In 1999, NASA made brief contact with ICE to verify its carrier signal.

On 18 September 2008, NASA located ICE with the help of KinetX using the Deep Space Network after discovering it had not been powered off after the 1999 contact. A status check revealed that all but one of its 13 experiments were still functioning, and it still had enough propellant for 150 m/s (490 ft/s) of Δv (velocity change).

In early 2014, space enthusiasts started discussing reviving ICE when it approached the Earth in August. However, officials with the Goddard Space Flight Center said the Deep Space Network equipment required for transmitting signals to the spacecraft had been decommissioned in 1999, and was too expensive to replace.

On 15 May 2014, the ISEE-3 Reboot Project successfully raised $125,000 through crowdfunding to re-establish communications with the probe.

On 29 May 2014, the reboot team commanded the probe to switch into Engineering Mode to begin to broadcast telemetry. Project members, using the Goldstone Deep Space Communications Complex DSS-24 antenna, achieved synchronous communication on 26 June and obtained the four ranging points needed to refine the spacecraft's orbital parameters, data needed to calculate maneuvers required to bring the satellite out of heliocentric orbit. The reboot project successfully fired the thrusters on 2 July for the first time since 1987. They spun up the spacecraft to its nominal roll rate, in preparation for the upcoming trajectory correction maneuver in mid-July. However, a longer sequence of thrusters firings on 8 July failed, apparently due to a loss of the nitrogen gas used to pressurize the fuel tanks. The ISEE-3 Reboot Team announced that all attempts to change orbit using the ISEE-3 propulsion system had failed on 24 July. They began shutting down propulsion components to maximize the electrical power available for the science experiments.
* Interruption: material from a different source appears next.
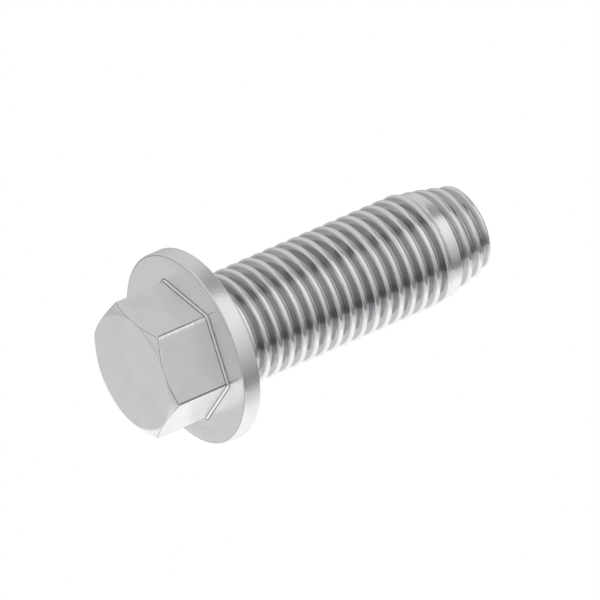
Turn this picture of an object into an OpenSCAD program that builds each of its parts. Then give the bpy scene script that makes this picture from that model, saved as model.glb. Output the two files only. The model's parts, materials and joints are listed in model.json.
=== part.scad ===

In late July 2014, ISEE-3 Reboot Project announced the ISEE-3 Interplanetary Citizen Science Mission would gather data as the spacecraft flies by the Moon on August 10 and continues in heliocentric orbit. With five of the 13 instruments on the spacecraft still working, the science possibilities include listening for gamma ray bursts, where observations from additional locations in the solar system can be valuable. The team plans to acquire data from as much of ISEE-3's 300-day orbit as possible and the project is recruiting additional receiving sites around the globe to improve diurnal coverage. They may upload additional commands while the spacecraft is close to Earth, after which they will mostly be receiving data.

On 10 August 2014, ICE passed the Moon at a distance of approximately 15,600 km (9600 mi) from the surface and continued into heliocentric orbit. It will return to Earth's vicinity in about 17 years.